The kids have been working since the first week of school on Monday evenings and Wednesdays after school.
Each year the LEGO League International Competition chooses a theme and this year is nano-technology, Taylor said.
“It is the science of building devices that are incredibly small,” he said.
Nano means one-billionth, he added.
There are two parts to the project: the research and the robotics mission.
Team members have to research aspects of nano-technology to try to develop improvements or new uses, he said.
The Robo Monkeys are researching and developing body armor for police using nano-technology, Taylor said.
Secret Ninjas are working on a new kind of fabric, nanotex, that is treated at the molecular level and they want to take that technology and make a hair care product that’s stain, water and static resistant.
The Fighting Nanobots are using carbon nanotubes to cure emphysema.

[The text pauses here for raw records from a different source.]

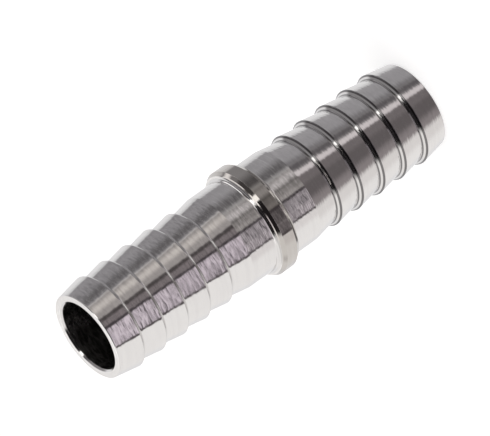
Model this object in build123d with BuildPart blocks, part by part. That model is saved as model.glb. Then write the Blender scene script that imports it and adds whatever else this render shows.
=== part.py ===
from build123d import *
import os

# Straight hose connector, turned in one piece from stainless bar and bored through.
# Its axis is +Z, it stands on its lower end face, and the origin is the middle of that face.
# The two halves are mirror images about the middle of the collar. All sizes are in millimetres.

# The neck and every crest stand at the diameter that is turned first.
barb_diameter = 14.0
barb_height = 0.58
barb_pitch = 3.83
barb_back_length = 0.43
barb_count = 5

neck_length = 4.37
collar_width = 2.9
collar_height = 1.0
# Each edge of the collar is broken by a chamfer that is longer than it is high
collar_chamfer_length = 0.5
collar_chamfer_height = 0.32
collar_foot_radius = 0.5

# From the last crest to the end face, on the same taper as the barbs
tip_length = 3.68
tip_edge_break = 0.08
root_wall = 1.27
bore_mouth_chamfer = 0.25

barb_radius = barb_diameter / 2
collar_radius = barb_radius + collar_height
barb_root = barb_radius - barb_height
bore_radius = barb_root - root_wall
barb_taper = barb_height / (barb_pitch - barb_back_length)
tip_radius = barb_radius - barb_taper * tip_length

collar_face = collar_width / 2
first_shoulder = collar_face + neck_length
last_crest = first_shoulder + barb_count * barb_pitch
half_length = last_crest + tip_length

# The outline of one half, from the middle of the collar outwards, as (radius, distance from the middle)
outline = [
    (0, 0),
    (collar_radius, 0),
    (collar_radius, collar_face - collar_chamfer_length),
    (collar_radius - collar_chamfer_height, collar_face),
    (barb_radius, collar_face),
    (barb_radius, first_shoulder),
]
# Each barb is a long cone that falls to its root, and a short steep back up to the next crest
for barb in range(1, barb_count + 1):
    crest = first_shoulder + barb * barb_pitch
    outline += [(barb_root, crest - barb_back_length), (barb_radius, crest)]
outline += [(tip_radius, half_length), (0, half_length)]

section_plane = Plane(origin=(0, 0, half_length), x_dir=(1, 0, 0), z_dir=(0, -1, 0))
middle_plane = Plane.XY.offset(half_length)


def rings(part, radius, distance):
    """The circular edges of one radius that lie at one distance from the middle of the collar."""
    near = 0.001
    return ShapeList(
        edge
        for edge in part.edges().filter_by(GeomType.CIRCLE)
        if abs(edge.radius - radius) < near
        and abs(abs(edge.arc_center.Z - half_length) - distance) < near
    )


with BuildPart() as hose_connector:
    with BuildSketch(section_plane):
        with BuildLine():
            Polyline(*outline, close=True)
        make_face()
    revolve(axis=Axis.Z)
    mirror(about=middle_plane)

    with Locations((0, 0, half_length)):
        Hole(radius=bore_radius)
    chamfer(rings(hose_connector, bore_radius, half_length), length=bore_mouth_chamfer)

    fillet(rings(hose_connector, barb_radius, collar_face), radius=collar_foot_radius)
    chamfer(rings(hose_connector, tip_radius, half_length), length=tip_edge_break)

hose_connector.part.label = "hose_connector"

os.makedirs("parts", exist_ok=True)
export_step(hose_connector.part, "parts/hose_connector.step")
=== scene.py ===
import logging
import math
from dataclasses import dataclass, field
from enum import Enum

import bmesh
import bpy
from mathutils import Matrix, Vector


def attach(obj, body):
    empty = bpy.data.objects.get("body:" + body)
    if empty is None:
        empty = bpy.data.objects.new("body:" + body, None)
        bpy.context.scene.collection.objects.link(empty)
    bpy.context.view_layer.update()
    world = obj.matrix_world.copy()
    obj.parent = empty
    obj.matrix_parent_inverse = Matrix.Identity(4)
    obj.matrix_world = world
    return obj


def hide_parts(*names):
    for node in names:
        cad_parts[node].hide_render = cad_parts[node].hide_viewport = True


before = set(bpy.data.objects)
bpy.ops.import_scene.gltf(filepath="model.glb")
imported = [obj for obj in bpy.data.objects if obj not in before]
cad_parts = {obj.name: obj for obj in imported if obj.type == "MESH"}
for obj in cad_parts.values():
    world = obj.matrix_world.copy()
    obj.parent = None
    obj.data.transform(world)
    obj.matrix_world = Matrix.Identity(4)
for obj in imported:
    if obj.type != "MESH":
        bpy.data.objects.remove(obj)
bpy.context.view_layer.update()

log = logging.getLogger("hose_connector")

MM = 0.001
Colour = tuple[float, float, float]
Pair = tuple[float, float]
Spot = tuple[float, float, float]


class NodeBench:
    """Adds nodes to one tree, each with its settings, its fixed inputs and its links in a single call."""

    def __init__(self, tree: bpy.types.NodeTree) -> None:
        """Takes the tree to work on and empties it."""
        self.tree = tree
        tree.nodes.clear()

    def add(self, kind: str, settings: dict | None = None, **inputs: object) -> bpy.types.Node:
        """Adds one node.

        Args:
            kind: The node's type name.
            settings: The node's own properties and their values.
            **inputs: A value or an output socket for each input. The name is the input's name with
                underscores for spaces, or in<N> for the input with that number.

        Returns:
            The new node.
        """
        node = self.tree.nodes.new(kind)
        for name, value in (settings or {}).items():
            setattr(node, name, value)
        for name, value in inputs.items():
            socket = self.socket(node, name)
            if isinstance(value, bpy.types.NodeSocket):
                self.tree.links.new(value, socket)
            else:
                socket.default_value = value
        return node

    def socket(self, node: bpy.types.Node, name: str) -> bpy.types.NodeSocket:
        """Finds an input socket.

        Args:
            node: The node that has it.
            name: Its name, as add() takes it.

        Returns:
            The socket.
        """
        if name.startswith("in") and name[2:].isdigit():
            return node.inputs[int(name[2:])]
        return node.inputs[name.replace("_", " ")]

    def math(self, operation: str, *values: object) -> bpy.types.NodeSocket:
        """Adds one Math node and returns its output."""
        inputs = {f"in{number}": value for number, value in enumerate(values)}
        return self.add("ShaderNodeMath", {"operation": operation}, **inputs).outputs[0]

    def ramp(self, value: bpy.types.NodeSocket, low: float, high: float, out_low: float = 0.0,
             out_high: float = 1.0) -> bpy.types.NodeSocket:
        """Maps a value smoothly from one range to another, held at both ends.

        Args:
            value: The value.
            low: Lower end of its range.
            high: Upper end of its range.
            out_low: What low becomes.
            out_high: What high becomes.

        Returns:
            The mapped value.
        """
        node = self.add("ShaderNodeMapRange", {"interpolation_type": "SMOOTHSTEP"}, in0=value, in1=low, in2=high,
                        in3=out_low, in4=out_high)
        return node.outputs[0]

    def window(self, off: bpy.types.NodeSocket, width: float, soft: float) -> bpy.types.NodeSocket:
        """Makes a value that is 1 within half a width of the middle, and 0 past its soft edge."""
        return self.ramp(self.math("ABSOLUTE", off), (width - soft) / 2, (width + soft) / 2, 1.0, 0.0)

    def blend(self, share: object, first: object, second: object) -> bpy.types.NodeSocket:
        """Mixes two colours by a share from 0 to 1 and returns the output."""
        node = self.add("ShaderNodeMix", {"data_type": "RGBA"}, in0=share, in6=rgba(first), in7=rgba(second))
        return node.outputs[2]


def rgba(colour: object) -> object:
    """Gives a colour its alpha, and leaves a socket as it is."""
    return (*colour, 1.0) if isinstance(colour, tuple) and len(colour) == 3 else colour


@dataclass
class Corner:
    """One corner of the turned outline.

    Attributes:
        radius: Distance from the axis, in mm.
        height: Distance from the middle of the collar, in mm.
        rounding: Radius that the tool leaves in the corner, in mm.
        wear: Up to 1, how much handling polishes and roughens it, which also paints a highlight on it. Below 0,
            down to -1, how much painted shade darkens it in a root or at a crest, with some added roughness.
    """

    radius: float
    height: float
    rounding: float = 0.0
    wear: float = 0.0

    @property
    def place(self) -> Vector:
        """Its radius and height as one vector."""
        return Vector((self.radius, self.height))


@dataclass
class Outline:
    """A run of corners with the small roundings that a turning tool leaves.

    Attributes:
        corners: The corners in order.
        arc_step: Largest turn from one point of a rounding to the next, in degrees.
        guard: Distance from a rounding to the point that keeps the flat beside it flat, in mm.
    """

    corners: list[Corner]
    arc_step: float = 11.0
    guard: float = 0.02

    def points(self) -> list[Spot]:
        """Works out the points along the run.

        Returns:
            The radius and height of each point in mm, and its wear.
        """
        found = []
        last = len(self.corners) - 1
        for number, corner in enumerate(self.corners):
            if corner.rounding and 0 < number < last:
                found += self.arc(self.corners[number - 1], corner, self.corners[number + 1])
            else:
                found.append((corner.radius, corner.height, corner.wear))
        return found

    def arc(self, before: Corner, corner: Corner, after: Corner) -> list[Spot]:
        """Rounds one corner.

        Args:
            before: The corner before it.
            corner: The corner.
            after: The corner after it.

        Returns:
            The points of the arc, with a guard point at each end.
        """
        inward = (before.place - corner.place).normalized()
        outward = (after.place - corner.place).normalized()
        turn = math.pi - inward.angle(outward)
        reach = corner.rounding * math.tan(turn / 2)
        bisector = (inward + outward).normalized()
        centre = corner.place + bisector * corner.rounding / math.cos(turn / 2)
        steps = max(2, math.ceil(math.degrees(turn) / self.arc_step))
        start = (corner.place + inward * reach - centre).normalized()
        finish = (corner.place + outward * reach - centre).normalized()
        first = corner.place + inward * (reach + self.guard)
        last = corner.place + outward * (reach + self.guard)
        rounded = [(first.x, first.y, 0.0)]
        for step in range(steps + 1):
            spot = centre + start.slerp(finish, step / steps) * corner.rounding
            # The middle half of the arc has all of the corner's wear and painted light, which fades to nothing at
            # both ends
            share = min(1.0, 2 - 2 * abs(2 * step / steps - 1))
            rounded.append((spot.x, spot.y, corner.wear * share))
        return [*rounded, (last.x, last.y, 0.0)]


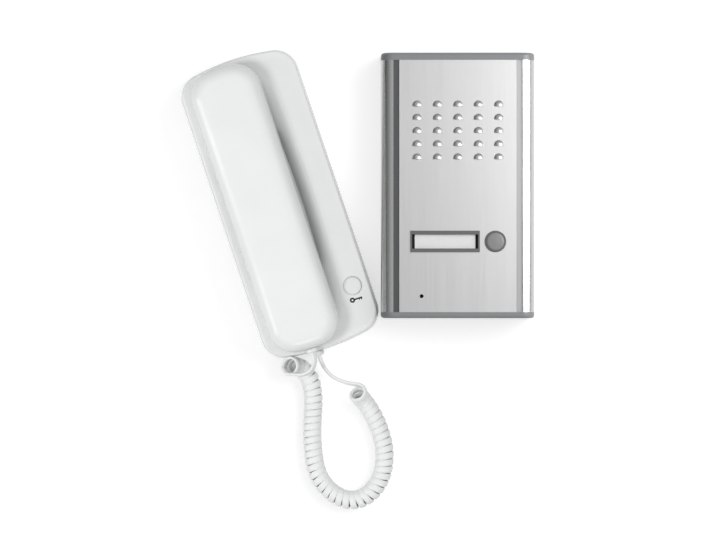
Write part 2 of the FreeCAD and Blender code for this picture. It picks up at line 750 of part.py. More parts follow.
def front_form(label, inset):
    """The upper half of the handset, with its long crest and soft shoulders."""
    inset = as_dim(inset)
    body = new_body(label)
    sketch = new_sketch(body, size.handset_split)
    draw_crowned(sketch, size.handset_width - inset * 2, size.handset_length - inset * 2,
                 size.handset_corner - inset, size.handset_crown - inset, handset_x)
    pad(body, sketch, size.handset_top - size.handset_split + 1, -size.front_draft)
    crest = new_sketch(body, 0.0, "YZ_Plane")
    radius = size.crest_radius - inset
    centre = size.handset_top - size.crest_radius
    half = size.handset_length / 2 + 5
    ceiling = size.handset_top + 6
    reach = math.acos(half.value / radius.value)
    end_height = centre.value + radius.value * math.sin(reach)
    crest.addGeometry([
        arc(0, centre.value, radius.value, reach, math.pi - reach),
        line(-half.value, end_height, -half.value, ceiling.value),
        line(-half.value, ceiling.value, half.value, ceiling.value),
        line(half.value, ceiling.value, half.value, end_height),
    ], False)
    constrain(crest, "Coincident", 0, 2, 1, 1)
    constrain(crest, "Coincident", 1, 2, 2, 1)
    constrain(crest, "Coincident", 2, 2, 3, 1)
    constrain(crest, "Coincident", 3, 2, 0, 1)
    constrain(crest, "Vertical", 1)
    constrain(crest, "Vertical", 3)
    constrain(crest, "Radius", 0, dim=radius)
    pin(crest, 0, 3, 0, centre)
    pin(crest, 2, 1, -half, ceiling)
    pin(crest, 2, 2, half, ceiling)
    pocket(body, crest, size.handset_width * 2, both_ways=True)
    low = size.handset_split.value + 1
    fillet(body, size.shoulder_radius - inset, lambda edge: all(v.Z > low for v in edge.Vertexes)
           and abs(edge.Vertexes[0].Z - edge.Vertexes[-1].Z) < 8)
    return body


def rear_form(label, inset):
    """The lower half: drafted all round, with a waist between the two caps."""
    inset = as_dim(inset)
    body = new_body(label)
    sketch = new_sketch(body, size.handset_split)
    draw_crowned(sketch, size.handset_width - inset * 2, size.handset_length - inset * 2,
                 size.handset_corner - inset, size.handset_crown - inset, handset_x)
    pad(body, sketch, size.handset_split - size.handset_base - inset, -size.rear_draft, downward=True)
    waist = new_sketch(body, 0.0, "YZ_Plane")
    half = waist_length / 2 + inset
    roof = size.waist_height + inset
    draw_polygon(waist, [(-half, 0), (half, 0), (half, roof), (-half, roof)])
    pocket(body, waist, size.handset_width * 2, both_ways=True)
    fillet(body, size.waist_round - inset, at_height(roof))
    return body


boss_radius = 3.2
boss_y = size.handset_length / 2 - size.boss_inset
receiver_y = (waist_length / 2 + size.handset_wall + boss_y - boss_radius) / 2
handset_mic_y = -receiver_y
handset_floor = size.handset_base + size.handset_wall
handset_end = -size.handset_length / 2
front_outer = front_form("front_outside", 0.0)
front_inner = front_form("front_inside", size.handset_wall)
front_pieces = [cut("front_skin", front_outer, front_inner)]
for side in (-1, 1):
    post = rod("front_boss", boss_radius, size.handset_top - size.handset_split, handset_x,
               side * boss_y, size.handset_split)
    front_pieces.append(shared("front_boss_trimmed", post, front_form("front_trim", 1.0)))
front_cuts = [rod_along("front_cord_notch", "y", size.grommet_radius, 9, handset_x, handset_end,
                        size.handset_split)]
for side in (-1, 1):
    front_cuts.append(rod("front_pilot", screw_radius, 8.5, handset_x, side * boss_y,
                          size.handset_split))
place(cut("handset_front_shell", joined("front_solid", *front_pieces),
          joined("front_openings", *front_cuts)), indoor)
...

In the robotics competition all the elements are on the LEGO table and they all represent real-world application of nano-technology, Taylor said.
They’ve all been given a mission to build, design and program a robot with a LEGO Mind Storm Kit that all competitors use.
This year, Jay has received support from the Gear-Up program at the University of Maine at Farmington as well as an assistant coach, Devon Henegar.
It was a challenge at first, Taylor said, to get the fifth- through eighth-grade students to understand the concept of nano-technology and get them to envision things on such a small scale.
Robo Monkeys members were gathered around the LEGO table running through a mission.
Erik Taylor, the coach’s son, said that their robot is designed to do two missions – one is to push a pizza molecule on to the face of the robot embedded in the table. Corey Ridley said the idea is so the robot can smell them, touch them and taste them.
In the second mission, Austin Couture said, the robot has to move a bucky ball from the base to a bone in the robot’s arm.
The bucky ball is made of little atoms, Scottie Hall said.
Erik Taylor said the ball is full of medication for chemotherapy to heal the robot’s cancer.
Over in a corner of the classroom, Bethany Moore, a member of the Secret Ninjas was working on a laptop doing research as team members hovered around.
“We’re going to make a hair spray or shampoo that would repel electricity and wetness so hair doesn’t get the frizzies,” she said.